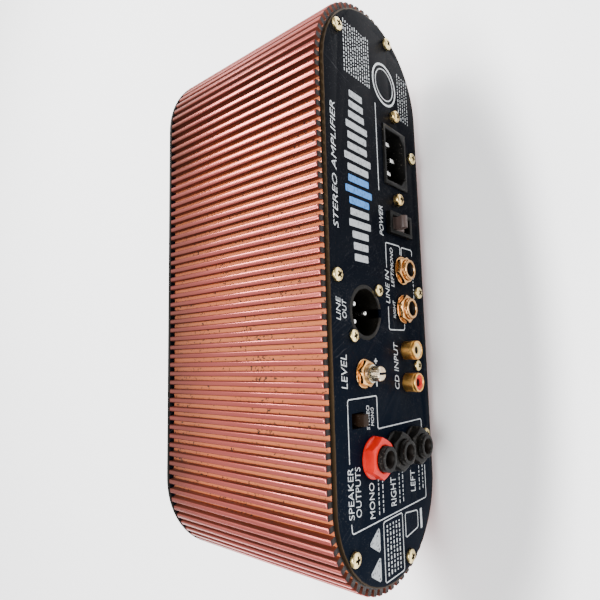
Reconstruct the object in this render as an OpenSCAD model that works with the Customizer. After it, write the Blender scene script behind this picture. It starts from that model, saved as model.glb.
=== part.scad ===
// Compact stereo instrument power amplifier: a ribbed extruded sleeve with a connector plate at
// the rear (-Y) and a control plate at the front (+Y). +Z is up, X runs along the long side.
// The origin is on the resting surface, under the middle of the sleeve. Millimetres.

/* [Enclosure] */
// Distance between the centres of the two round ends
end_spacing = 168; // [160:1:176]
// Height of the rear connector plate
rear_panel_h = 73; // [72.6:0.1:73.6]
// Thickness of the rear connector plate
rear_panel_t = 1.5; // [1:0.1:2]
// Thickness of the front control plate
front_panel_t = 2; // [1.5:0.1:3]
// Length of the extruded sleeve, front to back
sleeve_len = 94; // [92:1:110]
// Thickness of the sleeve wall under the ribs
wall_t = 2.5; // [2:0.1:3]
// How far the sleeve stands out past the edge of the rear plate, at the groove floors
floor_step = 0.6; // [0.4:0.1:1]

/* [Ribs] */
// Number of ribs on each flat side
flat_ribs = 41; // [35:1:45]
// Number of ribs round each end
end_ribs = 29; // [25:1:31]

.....

Your objective
All of the material above needs to be copied exactly.

Written reply
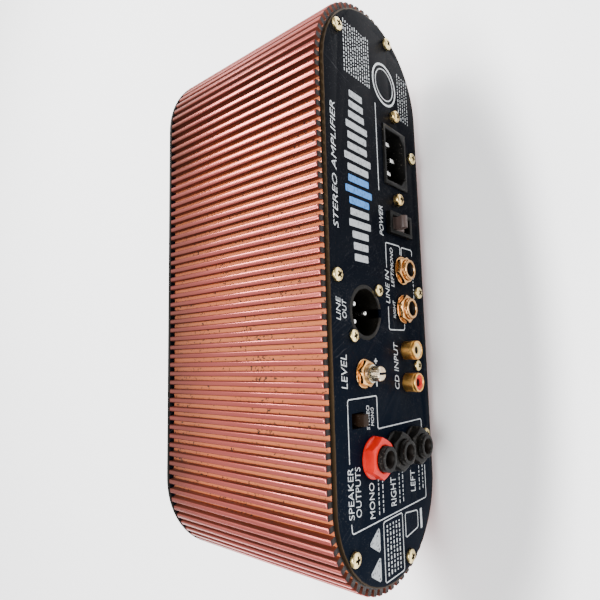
Reconstruct the object in this render as an OpenSCAD model that works with the Customizer. After it, write the Blender scene script behind this picture. It starts from that model, saved as model.glb.
=== part.scad ===
// Compact stereo instrument power amplifier: a ribbed extruded sleeve with a connector plate at
// the rear (-Y) and a control plate at the front (+Y). +Z is up, X runs along the long side.
// The origin is on the resting surface, under the middle of the sleeve. Millimetres.

/* [Enclosure] */
// Distance between the centres of the two round ends
end_spacing = 168; // [160:1:176]
// Height of the rear connector plate
rear_panel_h = 73; // [72.6:0.1:73.6]
// Thickness of the rear connector plate
rear_panel_t = 1.5; // [1:0.1:2]
// Thickness of the front control plate
front_panel_t = 2; // [1.5:0.1:3]
// Length of the extruded sleeve, front to back
sleeve_len = 94; // [92:1:110]
// Thickness of the sleeve wall under the ribs
wall_t = 2.5; // [2:0.1:3]
// How far the sleeve stands out past the edge of the rear plate, at the groove floors
floor_step = 0.6; // [0.4:0.1:1]

/* [Ribs] */
// Number of ribs on each flat side
flat_ribs = 41; // [35:1:45]
// Number of ribs round each end
end_ribs = 29; // [25:1:31]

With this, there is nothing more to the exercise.